November Defisit Dagang Rp 29,7 Triliun: Menkeu Sebut Pengaruh Global
Neraca perdagangan Indonesia pada November 2018 kembali mengalami defisit. Nilainya mencapai 2,05 miliar.
Penulis: Tim Tribun Manado | Editor: Lodie_Tombeg
TRIBUNMANADO.CO.ID, JAKARTA - Neraca perdagangan Indonesia pada November 2018 kembali mengalami defisit. Nilainya mencapai 2,05 miliar dolar AS (setara Rp 29,7 triliun), tertinggi sepanjang 2018.
"Neraca perdagangan November mengalami defisit cukup dalam, dipicu defisit sektor migas dan nonmigas masing-masing 1,46 miliar dolar AS (setara Rp 21,1 triliun ) dan 0,58 miliar dolar AS (Rp 8,41 triliun)," kata Kepala Badan Pusat Statistik (BPS) Suharyanto, di Jakarta, Senin (17/12).
Suharyanto memaparkan, nilai ekspor pada November 2018 mencapai 14,83 miliar dolar AS atau turun 6,69 persen dibandingkan ekspor Oktober 2018. Demikian pula jika dibandingkan November 2017, angkanya turun 3,28 persen.
Secara kumulatif, nilai ekspor Indonesia pada Januari-November 2018 mencapai 165,81 miliar dolar AS atau meningkat 7,69 persen dibandingkan periode yang sama tahun lalu. Sedangkan ekspor nonmigas mencapai 150,15 miliar dolar AS atau meningkat 7,47 persen.

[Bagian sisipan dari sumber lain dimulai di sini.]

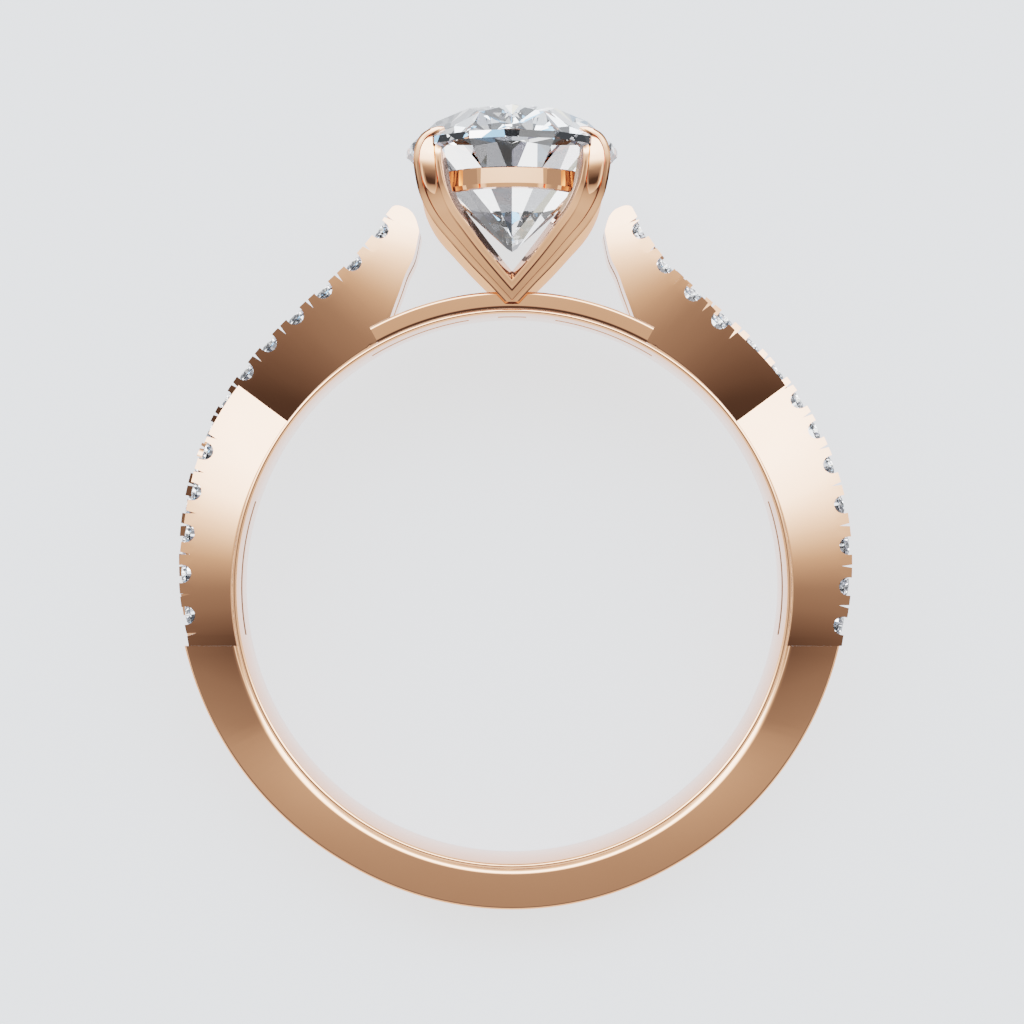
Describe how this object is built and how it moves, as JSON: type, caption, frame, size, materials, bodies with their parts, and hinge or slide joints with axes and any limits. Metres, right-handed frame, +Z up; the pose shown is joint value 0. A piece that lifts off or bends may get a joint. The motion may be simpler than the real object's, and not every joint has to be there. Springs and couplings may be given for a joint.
{
  "type": "diamond ring",
  "caption": "Ring with a large oval stone in a claw basket on V-shaped bars, over a shank of twisted pave strands that merge into a plain band.",
  "frame": {"origin": "centre of the ring's footprint, on the surface that it lies on", "axes": "+Z up, +Y along the ring towards the centre stone, +X across the finger hole"},
  "size_m": [0.0212, 0.0254, 0.0092],
  "materials": {
    "rose_gold": "high polish",
    "diamond": "polished facets"
  },
  "bodies": {
    "root": {"ring_mount": "rose_gold", "centre_stone": "diamond", "pave_left_over": "diamond", "pave_left_under": "diamond", "pave_right_over": "diamond", "pave_right_under": "diamond"}
  },
  "joints": []
}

Nilai impor Indonesia pada November 2018 mencapai 16,88 miliar dolar AS atau turun 4,47 persen dibandingkan Oktober 2018. Namun jika dibandingkan November 2017 angkanya naik 11,08 persen.
Penurunan impor nonmigas terbesar November 2018 dibanding Oktober 2018 adalah golongan mesin/peralatan listrik, sebesar 201,1 juta dolar AS atau 10,04 persen. Sedangkan peningkatan terbesar adalah golongan minuman sebesar 75,3 juta dolar AS atau 470,63 persen.
Adapun nilai impor semua golongan penggunaan barang --baik barang konsumsi, bahan baku, dan barang modal-- selama Januari hingga November 2018 mengalami peningkatan dibanding periode yang sama tahun sebelumnya. Masing-masing naik 23,72 persen, 21,44 persen, dan 24,80 persen.
"Untuk impor bahan baku dan penolong kami harapkan bisa mendongkrak produktivitas industri di dalam negeri, sehingga pertumbuhan ekonomi dapat ikut meningkat," ungkap Suharyanto.
Permintaan turun
Menteri Keuangan (Menkeu) Sri Mulyani Indrawati mengatakan sektor ekspor masih terdampak oleh tekanan eksternal, di antaranya pengurangan permintaan dari negara tujuan ekspor utama seperti China.
"Ini harus dilihat secara hati-hati karena pertumbuhan ekonomi China lagi ada penyesuaian dari sisi internal atau karena ada perang dagang dengan AS," kata Menkeu , di Jakarta, Senin.
Ia menambahkan perlemahan kinerja ekspor juga terjadi akibat lesunya perdagangan dengan pasar nontradisional, seperti di Amerika Latin dan Afrika, yang ikut terdampak oleh kondisi global.
"Pasar-pasar baru, barangkali dalam kondisi ekonomi sekarang, tendensinya menjadi lemah. Jadi kemampuan untuk menyerap ekspor jadi terbatas," ujarnya.
Selain itu, menurut dia, terdapat juga komoditas ekspor yang sensitif terhadap isu-isu nonekonomi, seperti CPO (minyak sawit mentah), sehingga ikut mengurangi permintaan di negara-negara Eropa.
Melihat kondisi global yang diliputi ketidakpastian ini, pemerintah terus memperkuat daya saing ekspor, di antaranya memberikan insentif kepada eksportir agar gairah sektor perdagangan tidak melemah.
"Ekspor dipacu dari sisi daya kompetisi kita, melalui berbagai kebijakan untuk mendukung, seperti insentif. Namun kita perlu memahami, dinamika pasar global sedang sangat tinggi atau tidak menentu," ujarnya.